Sandra Teresa Hyde, University of California, Berkeley
Xishuangbanna tourist brochures are peppered with images of beautiful Dai-Lue women bathing in rivers, wild elephants grazing the rain forests, and Hani and Bulong minority women dancing into the early hours of morning. "Banna" is symbolic in the Han Chinese imagination as an exotic border region that is a culturally desirable place to visit. With increased mobility and capital, Han Chinese travel to Banna to escape from their routine lives in the metropolises of China. The capital city of Jinghong is a city of prostitution (piaocheng) that provides male tourists with brothels, bars and gambling. What these men desire to consume are Dai women; however, these women are usually not Dai but workers from Sichuan and Guizhou dressed in Dai clothing to allure Han male customers.

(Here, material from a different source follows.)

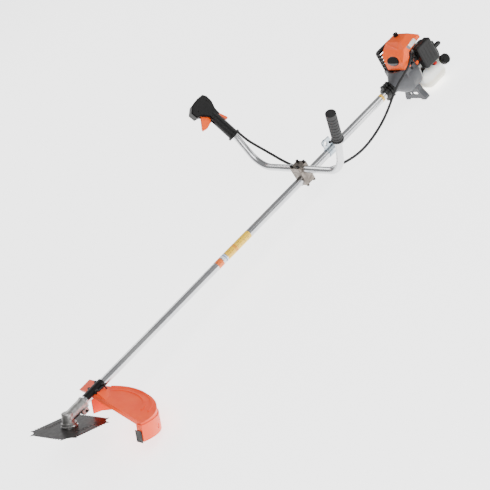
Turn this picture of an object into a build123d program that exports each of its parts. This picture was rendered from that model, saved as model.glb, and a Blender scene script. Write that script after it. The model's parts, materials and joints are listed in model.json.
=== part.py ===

Based on fieldwork in 1996 and 1997, this paper explores the shifting images that tourists, the Dai and women service workers simultaneously create and recreate about Banna. In my analysis, I raise the following questions: Why and how has Banna been categorized as a desirable place to visit? If Banna has become associated with prostitution and gambling, how do Han male tourists and female sex workers both react to and create a tourist landscape of the exotic? If Banna becomes a symbol for the eroticization of Dai culture, why do so few Dai women participate in the tourist industry? How tourism fosters the erotic/exotic in Banna has everything to do with how images of place are nurtured by social relations stretching across provincial borders.